The moral life is a fabric; if I lie to another (a vice contrary to justice) in order to create conditions that are convenient, not only do I lack trust in divine providence, I love my own convenience more than the equal status of the other - for I have violated his right to be treated in a way that respects his status as equal in dignity to me. To lie in order to create conditions conducive to the overall good of an institution or the society at large is also to act without an adequate sense of one's cognitive limitations - likely rooted in a defect of humility, which is a disordered love of one's excellence; for it is impossible to trace all the trajectories that will result from such a lie, but one acts as if one can, or as if there are no repercussions because they are unseen at this time. The thief too is willing to subordinate another's right that others respect his property as well as his status as equal in dignity, all for the sake of the thief's satisfaction of his desire for that property, however small is the amount. All this constitutes a disordered love of self. But what exactly do I love excessively that permits me to violate justice to that extent? At the root of it may be my own piece of mind, or financial gain, or a love of praise, or a love of physical gratification of some kind, etc.

A disordered will also affects the intellect in a number of ways. Excessive passion concentrates the mind, narrowing it on the satisfaction of the passion in question. For example, excessive hunger tends to limit the mind's attention to the alleviation of that hunger so that it becomes very difficult to think of anything else. Fear does the same thing: the mind is concentrated on ways to protect the self from the perceived threat. A life centered around the satisfaction of the passions is cognitively limited in unnatural ways, nor is such a person likely to be open to a life directed to the various kinds of justice, which involves others and a consideration of their rights and my obligations to them. The excessively passionate are relatively indifferent to the common good of the civil community as a whole, but they are not indifferent to whatever has relevance to the self and the satisfaction of the passions. This of course has political implications; for such people are disposed to vote not necessarily for the party that promises to establish conditions that will promote the good of the entire civil community, but the party that best serves their private interests, for it is their private good that has become the narrow focus of their lives.

The intellect is affected by a disordered will in another way: if I love my private good more than the good as such, then my readiness to conform to "what is" (the real) will be compromised - truth is a conformity to the real. What I want to be true takes priority over what actually is true.
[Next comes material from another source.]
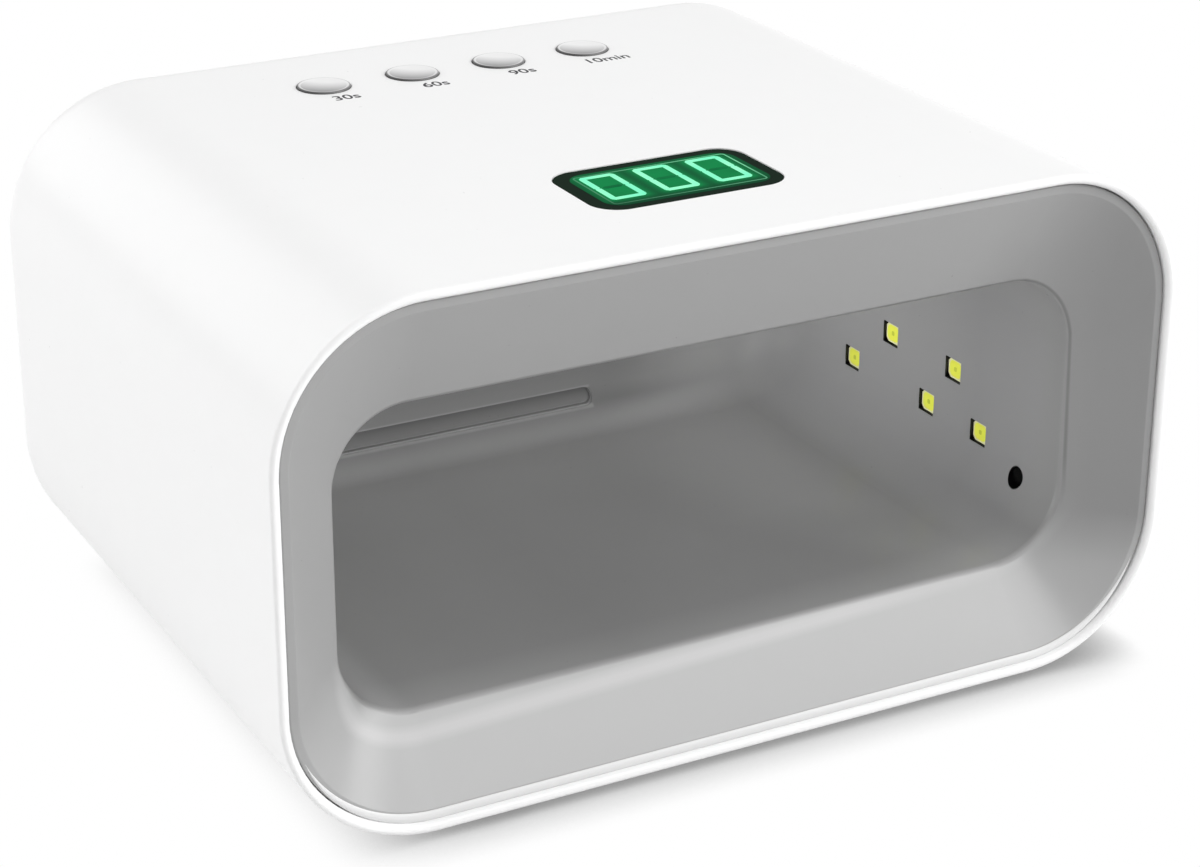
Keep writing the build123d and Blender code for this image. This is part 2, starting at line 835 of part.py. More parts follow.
def all_parts():
    """Every sub-part by its node's name."""
    parts = {
        "outer_shell": outer_shell(),
        "inner_liner": inner_liner(),
        "base_cover": base_cover(),
        "base_screws": base_screws(),
        "rubber_feet": rubber_feet(),
        "control_board": control_board(),
        "button_board": button_board(),
        "board_screws": board_screws(),
        "display_lens": display_lens(),
        "display_module": display_module(),
        "digit_segments": digit_segments(),
        "controller_chip": controller_chip(),
        "driver_transistors": driver_transistors(),
        "filter_capacitor": filter_capacitor(),
        "led_board_left": side_board(-1),
        "led_board_right": side_board(1),
        "led_board_top": top_board(),
        "leds_left": side_led_group(-1),
        "leds_right": side_led_group(1),
        "leds_top": top_led_group(),
        "infrared_emitter": infrared_part(-1),
        "infrared_receiver": infrared_part(1),
        "dc_jack": dc_jack(),
        "dc_jack_pin": dc_jack_pin(),
        "dc_jack_nut": dc_jack_nut(),
        "dc_jack_tabs": dc_jack_tabs(),
        "plug_housings": plug_housings(),
        "led_lead_left": side_lead(-1),
        "led_lead_right": side_lead(1),
        "led_lead_top": top_lead(),
        "power_lead": power_lead(),
        "button_ribbon": ribbon_lead(),
    }
    for i, (name, x) in enumerate(zip(button_names, button_xs), start=1):
        parts[name] = timer_button(x)
        parts[f"tact_switch_{i}"] = tact_switch(x)
        parts[f"switch_plunger_{i}"] = switch_plunger(x)
    return parts


os.makedirs("parts", exist_ok=True)
for name, shape in all_parts().items():
    export_step(shape, f"parts/{name}.step")
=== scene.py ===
import math
import bmesh
import bpy
from mathutils import Matrix, Vector


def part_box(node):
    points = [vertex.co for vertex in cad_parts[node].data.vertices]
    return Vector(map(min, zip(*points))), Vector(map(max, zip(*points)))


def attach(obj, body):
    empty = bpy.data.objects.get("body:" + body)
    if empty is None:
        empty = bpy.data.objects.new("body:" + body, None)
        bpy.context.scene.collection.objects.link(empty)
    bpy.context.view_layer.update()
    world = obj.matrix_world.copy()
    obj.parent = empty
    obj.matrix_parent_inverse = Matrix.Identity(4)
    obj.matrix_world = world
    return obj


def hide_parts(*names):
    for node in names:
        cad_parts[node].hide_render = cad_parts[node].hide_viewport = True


MM = 0.001

# Camera of the photograph: place, direction, roll and focal length
IMAGE_WIDTH_PX = 1200.0
CAMERA_PLACE = (-0.28913, -0.54948, 0.3079)
CAMERA_FORWARD = (0.43859, 0.80795, -0.39353)
CAMERA_ROLL = math.radians(0.186)
FOCAL_PX = 2966.1
SENSOR_WIDTH = 36.0

# Surroundings: brightness as a light, and how much brighter the right is
SKY_LEVEL = 0.605
SKY_LEAN = 0.15

# Floor, and the soft shadow on it: reach, darkest shelter, lean, and brightness at both ends
FLOOR_SIZE = 8.0
FLOOR_COLOR = (0.80, 0.80, 0.80, 1.0)
FLOOR_ROUGHNESS = 0.9
FLOOR_GLOSS = 0.1
SHADOW_REACH = 0.015
SHADOW_DEPTH = 0.25
SHADOW_LEAN = (-0.85, 0.50, 0.30)
SHADOW_LEVELS = (0.40, 0.92)

# Point that the lights aim at, and depths of the fill lights inside the cavity from the front
MIDDLE = (0.0, 0.0, 0.058)
WALL_FILL_DEPTH = 70 * MM
REAR_FILL_DEPTH = 20 * MM

# Heights and widths of the casing that the marks on it go by
UNDERSIDE = 1.5 * MM
WALL_X = 87 * MM

# Gloss of the display's films and of surfaces deep in shade
FILM_GLOSS = 0.004
DULL_GLOSS = 0.05
LIT_ROUGHNESS = 0.4

# Bump of a fine texture, and detail of its noise
BUMP_STRENGTH = 0.5
BUMP_DETAIL = 3.0

# Sizes of the patches in a plain finish's colour and gloss, and how far its gloss drifts
PATCH_SIZE = 9 * MM
GLOSS_PATCH_SIZE = 1.5 * MM
GLOSS_DRIFT = 0.15

# Plain finishes: name, colour, roughness, further settings and the pieces that have them
FINISHES = (
    ("white_shell", (0.90, 0.90, 0.90), 0.30,
     {"mottle": 0.006, "grain_size": 0.6 * MM, "grain_height": 0.004 * MM}, ("outer_shell",)),
    ("white_cover", (0.82, 0.82, 0.82), 0.5, {"mottle": 0.01}, ("base_cover",)),
    ("screw_steel", (0.60, 0.60, 0.62), 0.32, {"metal": 1.0}, ("base_screws", "board_screws")),
    ("foot_rubber", (0.10, 0.10, 0.105), 0.75, {"grain_height": 0.03 * MM}, ("rubber_feet",)),
    ("green_board", (0.05, 0.28, 0.14), 0.4, {}, ("control_board", "button_board")),
    ("dark_lens", (0.007, 0.017, 0.010), 0.30,
     {"grain_height": 0.001 * MM, "gloss": FILM_GLOSS}, ("display_lens",)),
    ("black_plastic", (0.03, 0.03, 0.03), 0.45, {},
     ("display_module", "controller_chip", "driver_transistors", "dc_jack")),
    ("capacitor_can", (0.55, 0.56, 0.60), 0.35, {"metal": 1.0}, ("filter_capacitor",)),
    ("led_board", (0.80, 0.81, 0.82), 0.45, {},
     ("led_board_left", "led_board_right", "led_board_top")),
    ("led_package", (0.85, 0.85, 0.50), 0.4, {}, ("leds_left", "leds_right", "leds_top")),
    ("infrared_black", (0.004, 0.004, 0.004), 0.2, {"gloss": DULL_GLOSS},
     ("infrared_emitter", "infrared_receiver")),
    ("contact_metal", (0.72, 0.70, 0.62), 0.25, {"metal": 1.0},
     ("dc_jack_pin", "dc_jack_nut", "dc_jack_tabs")),
    ("plug_white", (0.85, 0.83, 0.76), 0.5, {}, ("plug_housings",)),
    ("lead_grey", (0.35, 0.35, 0.36), 0.5, {},
     ("led_lead_left", "led_lead_right", "led_lead_top")),
    ("lead_black", (0.04, 0.04, 0.04), 0.45, {}, ("power_lead",)),
    ("ribbon_grey", (0.55, 0.55, 0.56), 0.5, {}, ("button_ribbon",)),
    ("switch_black", (0.05, 0.05, 0.05), 0.5, {},
     ("tact_switch_1", "tact_switch_2", "tact_switch_3", "tact_switch_4")),
    ("plunger_dark", (0.12, 0.12, 0.12), 0.5, {},
     ("switch_plunger_1", "switch_plunger_2", "switch_plunger_3", "switch_plunger_4")),
)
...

At this point we begin to erect different confidence thresholds for the truths we want or do not want to believe in. I will not allow myself to see what I do not wish to see, and so I will demand an inordinate amount of evidence before I acknowledge that I have been wrong, or that a certain course of action is the best one. I also establish very low confidence thresholds for what I want to be true, and what I want to be true is that which is most congenial to what it is I want, which is inordinately directed to the self. [3] In this way, character shapes the intellect. It can darken the mind or permit the mind the freedom it needs to pursue what is true.
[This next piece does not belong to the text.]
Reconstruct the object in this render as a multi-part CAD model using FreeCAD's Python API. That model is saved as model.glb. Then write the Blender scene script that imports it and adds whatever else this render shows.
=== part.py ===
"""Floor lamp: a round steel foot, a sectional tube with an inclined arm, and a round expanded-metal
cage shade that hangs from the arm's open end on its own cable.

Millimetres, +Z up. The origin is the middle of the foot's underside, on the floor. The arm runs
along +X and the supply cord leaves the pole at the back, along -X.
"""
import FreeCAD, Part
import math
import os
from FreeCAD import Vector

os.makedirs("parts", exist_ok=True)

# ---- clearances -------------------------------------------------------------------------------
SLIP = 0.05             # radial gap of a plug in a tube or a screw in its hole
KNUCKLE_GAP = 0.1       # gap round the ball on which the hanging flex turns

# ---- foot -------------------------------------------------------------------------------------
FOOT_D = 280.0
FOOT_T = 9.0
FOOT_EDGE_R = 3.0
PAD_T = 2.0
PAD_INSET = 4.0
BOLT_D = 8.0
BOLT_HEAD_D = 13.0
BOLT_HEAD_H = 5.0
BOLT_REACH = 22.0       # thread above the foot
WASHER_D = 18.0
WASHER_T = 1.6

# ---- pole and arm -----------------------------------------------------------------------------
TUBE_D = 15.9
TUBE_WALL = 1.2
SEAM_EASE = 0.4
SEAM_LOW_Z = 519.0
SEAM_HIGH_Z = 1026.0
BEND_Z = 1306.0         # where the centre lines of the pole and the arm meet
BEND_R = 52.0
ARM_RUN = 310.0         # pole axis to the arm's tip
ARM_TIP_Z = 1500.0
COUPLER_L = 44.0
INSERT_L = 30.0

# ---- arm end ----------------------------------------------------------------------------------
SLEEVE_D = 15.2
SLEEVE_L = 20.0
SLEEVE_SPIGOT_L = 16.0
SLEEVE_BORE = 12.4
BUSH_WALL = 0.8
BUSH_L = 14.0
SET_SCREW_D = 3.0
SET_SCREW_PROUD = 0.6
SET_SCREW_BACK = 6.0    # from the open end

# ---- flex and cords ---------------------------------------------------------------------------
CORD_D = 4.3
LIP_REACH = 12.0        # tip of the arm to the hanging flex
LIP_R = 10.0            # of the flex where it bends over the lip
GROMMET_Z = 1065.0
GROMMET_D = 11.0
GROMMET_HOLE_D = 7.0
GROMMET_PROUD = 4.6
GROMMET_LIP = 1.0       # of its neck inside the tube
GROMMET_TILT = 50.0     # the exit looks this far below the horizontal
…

To sum up my main point, a failure to restrain the emotions of the pleasure appetite, whether that is sexual pleasure, or the pleasure of food and drink, or the pleasures of an easy life, etc., brings about a disorder that extends beyond the concupiscible appetites to include the irascible emotions, the will, as well as the intellect, analogous to Burley's insight that when "a false contingent proposition is posited, one can prove any false proposition that is compatible with it". To introduce vice into one's life, no matter how small, and making peace with that vice, begins a slow process of moral unraveling - other vices consistent with it are gradually spawned. That unraveling can be contained, but it will take some energy to bring that moral unraveling to a halt. The price is an underlying conflict of conscience that one must live with for the rest of one's life - and this can be tiring. The only way out of this is not to make peace with that vice, to renounce it, that is, moral repentance.

Concluding Thoughts

Moral unravelling (dis-integration) has very real social repercussions. Disordered love of self and a limited ability to restrain one's passions will have obvious economic repercussions; it will affect a person's work ethic, his sense of responsibility, his ability to make sacrifices for the sake of the organization for whom he/she works, his or her ability to be trusted by others, not to mention the obvious social consequences, such as the stability of a person's marriage, and the emotional life of the children should that marriage fall apart, which in turn has very costly social and economic consequences impossible to trace in all their details.

That is why belittling the serious treatment of specific areas of ethics, such as sexual ethics - derisively designated as "pelvic morality" by many social justice advocates - is misleading and not true to the facts. There is no doubt that there are more serious and pressing moral matters than certain issues of sexual ethics, and sometimes it is more prudent to focus at the moment on moral battles that can be won and use the time and resources at our disposal to carefully lay down the conditions that will permit a victory in the distant future. And indeed, corruption in high places is very serious, far more serious than a 14 year old adolescent boy tempted to masturbate or two teenagers fornicating in the backseat of a car. There is, however, no such thing as merely "pelvic" immorality. Sexual emotions involve every other faculty of the human person and affect persons as a whole. To be unconcerned with sexual morality for the sake of more important moral issues is to overlook the unified fabric of the human person and the systemic nature of truth, that is, the single and coherent set of cognitive moral data. It is always difficult to provide a sufficient explanation for certain contemporary social phenomena, such as the difficulty entrepreneurs are currently experiencing in filling job openings that demand a rigorous work ethic, reliability, a sense of justice, common sense, and prudence, etc., but it is more difficult to believe that the moral permissiveness of the past 50 years has nothing to do with many of these social difficulties we are facing with our people. The focus of political reform has typically been limited to the level of the political system, but political organizations are made up of individual persons, and evil exists on the level of the system only because evil principally exists on the level of the person, who is a moral system in himself. Genuine political reform cannot neglect this primary level if we expect to make any social progress.